Cette approche ne concerne pas uniquement les phénomènes extérieurs, mais aussi nos relations humaines. Quand deux personnes entrent en conflit, elles tendent à se figer dans des positions opposées - qui a raison ? qui a tort ? - et à refuser la complexité des points de vue. Le tétralemme nous invite à dépasser cette logique binaire : les vérités sont souvent paradoxales, les expériences multiples. Ce regard ouvre la possibilité de sortir de la guerre des opinions pour accueillir la nuance, la complémentarité, et peut-être même la cohabitation des contradictions. Cela instaure une plus grande souplesse et une compassion plus profonde dans nos rapports aux autres.


Nāgārjuna affirme également que rien ne naît de lui-même, ni d’un autre, ni des deux ensemble, ni de rien du tout. Cette interdépendance radicale signifie que tout phénomène existe uniquement par ses relations, sans essence indépendante. Cette idée, fondamentale dans le bouddhisme, fait écho aux notions védantiques où le monde est perçu comme une manifestation mouvante dans la conscience fondamentale.


Cependant, le bouddhisme comme toute voie spirituelle qui s’institutionnalise a bien sûr eu la fâcheuse tendance à se rigidifier, notamment autour du 3e siècle en créant des fixations conceptuelles. Et c’est alors que Nāgārjuna, en formulant le tétralemme, a donné un gros coup de pied dans cette fourmilière d’idées figées, bousculant les certitudes et invitant à un regard neuf, fluide et libre.


Cette pensée profonde et décapante m’a inspiré un « Jeu de Révélation » qui se révèle être une technique habile comme

dirait le Bouddha extrêmement efficiente permettant d’accéder à ce que l’on nomme l’équanimité ou l’ainséité dans le Bouddhisme. 

Il s’agit de la pratique du « ni l’un ni l’autre », essentielle pour abolir la dualité des pôles de préférence et glisser dans un espace d’ouverture que certaines nomment la Présence et d’autres le Soi. 

Je pose alors cette question aux participants : « Si tu ne fais pas référence à la mémoire, ni à la pensée, es-tu une femme… ou es-tu un homme… (sans faire référence à la pensée ou la mémoire) ou ni l’un ni l’autre ? »

Cette question, à première vue simple, ouvre une porte vers une expérience directe de soi au-delà des catégories mentales. Elle nous invite à quitter les identités figées et à toucher ce que les Védantiques appellent le Soi, cette conscience silencieuse, immuable, en arrière-plan de toute expérience.

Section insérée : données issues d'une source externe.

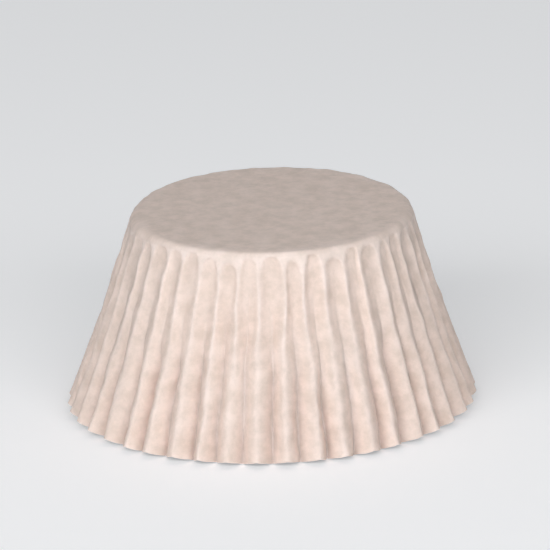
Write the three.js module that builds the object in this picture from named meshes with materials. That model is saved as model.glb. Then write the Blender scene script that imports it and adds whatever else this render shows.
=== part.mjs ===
// Fluted paper baking case for a cupcake, turned mouth down so that it stands on its rim.
//
// The real thing is one round blank of greaseproof paper, pressed in a die. The middle of the blank
// stays flat and becomes the base. The rest is folded down over a small bend, and because paper
// doesn't shrink, its spare width is gathered into flutes that deepen towards the rim.
//
// Millimetres, +Z up. The origin is the centre of the mouth, on the surface that the rim stands on.

import * as THREE from 'three';

// Driving dimensions.
const BASE_DIAMETER = 51;       // where the wall leaves the bend, a 2 inch case
const MOUTH_DIAMETER = 75;      // over the crests of the flutes at the rim
const WALL_LENGTH = 37;         // from the bend to the rim along the paper, 1 1/2 inch with the bend
const PAPER_THICKNESS = 0.06;   // 40 to 50 g/m2 greaseproof paper
const BEND_RADIUS = 0.8;        // outside radius between the base and the wall
const WALL_BOW = 0.4;           // the wall curves in by this much halfway down, so the rim flares
const FLUTE_COUNT = 44;

// Form of the flutes. A share is a part of one flute's width.
const ROUNDED_SHARE = 0.2;      // taken up by the rounded crest and valley together, not by the flanks
const CREST_SHARE_AT_BASE = 0.36; // narrow crests between wide, flat valleys at the base
const CREST_SHARE_AT_RIM = 0.5; // crests and valleys alike at the rim

// How finely the curved paper is drawn.
const CREASES = [0, 0.22, 0.78, 1]; // lines down half a flute, from its crest at 0 to its valley at 1
const WALL_ROWS = 7;
const ROW_CROWDING = 1.8;       // above 1, rows crowd towards the base, where the flutes start
const BEND_ROWS = 2;

const baseRadius = BASE_DIAMETER / 2;
const mouthRadius = MOUTH_DIAMETER / 2;

// The crests lie on a cone that the bow hollows a little. Every length here is measured along the
// paper, down from the end of the bend.
function crestRadius(length) {
  const along = length / WALL_LENGTH;
  return THREE.MathUtils.lerp(baseRadius, mouthRadius, along) - 4 * WALL_BOW * along * (1 - along);
}

// The bend turns the paper from flat until it follows the crests.
const firstSlope = (mouthRadius - baseRadius - 4 * WALL_BOW) / WALL_LENGTH;
const bendAngle = Math.acos(firstSlope);
const flatRadius = baseRadius - BEND_RADIUS * Math.sin(bendAngle);

// Depth of the flutes. A ring of the flat blank is longer than the ring of crests that it has to
// fit, and each flank of a flute takes up half of what the flute has to spare.
function fluteDepth(length) {
  const blankWidth = (2 * Math.PI * (baseRadius + length)) / FLUTE_COUNT;
  const fluteWidth = (2 * Math.PI * crestRadius(length)) / FLUTE_COUNT;
  const rounded = ROUNDED_SHARE * fluteWidth;
  return Math.sqrt(((blankWidth - rounded) / 2) ** 2 - ((fluteWidth - rounded) / 2) ** 2);
}

// Where a crease lies in its flute, as a share of the flute's width from the crest. The exponent
// puts the middle of the flank at the edge of the crest's share.
function creaseOffset(crease, length) {
  const along = length / WALL_LENGTH;
  const crestShare = THREE.MathUtils.lerp(CREST_SHARE_AT_BASE, CREST_SHARE_AT_RIM, along);
  const exponent = Math.log(0.5) / Math.log(crestShare);
  return 0.5 * crease ** (1 / exponent);
}

// The creases of one flute in order round the case: side is -1 before the crest and +1 after it.
// The valley is shared, and counts with the flute before it.
function creasesOfOneFlute() {
  const before = CREASES.slice(1, -1).map((crease) => ({ crease, side: -1 })).reverse();
  const after = CREASES.map((crease) => ({ crease, side: 1 }));
  return [...before, ...after];
}

// A point on one crease line. Crests lie half a flute to each side of the X and Y axes, so a valley
// faces along each axis.
function pointOnCrease({ flute, crease, side }, length, radius, height) {
  const turn = (flute + 0.5 + side * creaseOffset(crease, length)) / FLUTE_COUNT;
  const angle = 2 * Math.PI * turn;
  return new THREE.Vector3(radius * Math.cos(angle), radius * Math.sin(angle), height);
}

// The base's edge and the bend, as rings from the flat paper to the start of the wall.
function bendRings(columns) {
  const rings = [];
  for (let row = 0; row <= BEND_ROWS; row += 1) {
    const turned = (bendAngle * row) / BEND_ROWS;
    const radius = flatRadius + BEND_RADIUS * Math.sin(turned);
    const height = -BEND_RADIUS * (1 - Math.cos(turned));
    rings.push(columns.map((place) => pointOnCrease(place, 0, radius, height)));
  }
  return rings;
}

// The wall, as rings down to the rim. Paper doesn't stretch, so every crease line keeps its length:
// what it moves in or out, it loses in height, and the crests end a little above the valleys.
function wallRings(columns, top) {
  const heights = columns.map(() => top);
  const radii = columns.map(() => baseRadius);
  const rings = [];
  let previous = 0;
  for (let row = 1; row <= WALL_ROWS; row += 1) {
    const length = WALL_LENGTH * (row / WALL_ROWS) ** ROW_CROWDING;
    const step = length - previous;
    const depth = fluteDepth(length);
    rings.push(columns.map((place, column) => {
      const sunk = (depth * (1 - Math.cos(Math.PI * place.crease))) / 2;
      const radius = crestRadius(length) - sunk;
      heights[column] -= Math.sqrt(step ** 2 - (radius - radii[column]) ** 2);
      radii[column] = radius;
      return pointOnCrease(place, length, radius, heights[column]);
    }));
    previous = length;
  }
  return rings;
}

// The other face of the paper: each point moved in by the thickness, square to the sheet there.
function innerFace(rings) {
  const flat = new THREE.Vector3(0, 0, -PAPER_THICKNESS);
  return rings.map((ring, row) => ring.map((point, column) => {
    if (row === 0) return point.clone().add(flat);
    const above = rings[row - 1][column];
    const below = rings[Math.min(row + 1, rings.length - 1)][column];
    const before = ring[(column + ring.length - 1) % ring.length];
    const after = ring[(column + 1) % ring.length];
    const down = below.clone().sub(above);
    const round = after.clone().sub(before);
    const inward = round.cross(down).normalize();
    return point.clone().addScaledVector(inward, PAPER_THICKNESS);
  }));
}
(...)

Cet espace n’est pas vide au sens négatif, mais vivant, ouvert et fécond. Même si Nāgārjuna parle de vacuité, il s’agit d’une vacuité qui libère la réalité des fixations et permet à la vie de s’exprimer pleinement.


À ce propos, le troisième patriarche du Ch’an, Sengcan (vers 445–606), a dit : « La Grande Voie -  c’est-à-dire l’éveil - est aisée pour celui qui est sans préférence. »


Cette absence d’attachement, ce dépassement des préférences, nous ouvre à une équanimité vaste et douce qui précède toute dualité tout en l’incluant. C’est ce que l’on nommait la Voie du Milieu, qui n’est pas comme on pourrait le croire une sorte de compromis se situant à mi-chemin d’un des deux pôles de dualité (j’aime/ je n’aime pas, désir/peur, bien/mal) mais au contraire une compréhension directe que ce que Je suis vraiment se situe en amont du mental tout en l’incluant. 

C’est précisément ce que révèle la pratique du Jeu de Révélation « ni l’un ni l’autre », qui nous invite à vivre dans la liberté, au-delà des catégories rigides, pour goûter la fluidité infinie du moment présent.

Et ce Jeu de Révélation révèle ultimement que Je suis le Sans Forme prenant toute forme, ce qui m’ouvre à la réalisation ultime que tout apparaît en moi, tout est connu par moi et ultimement tout est fait de moi.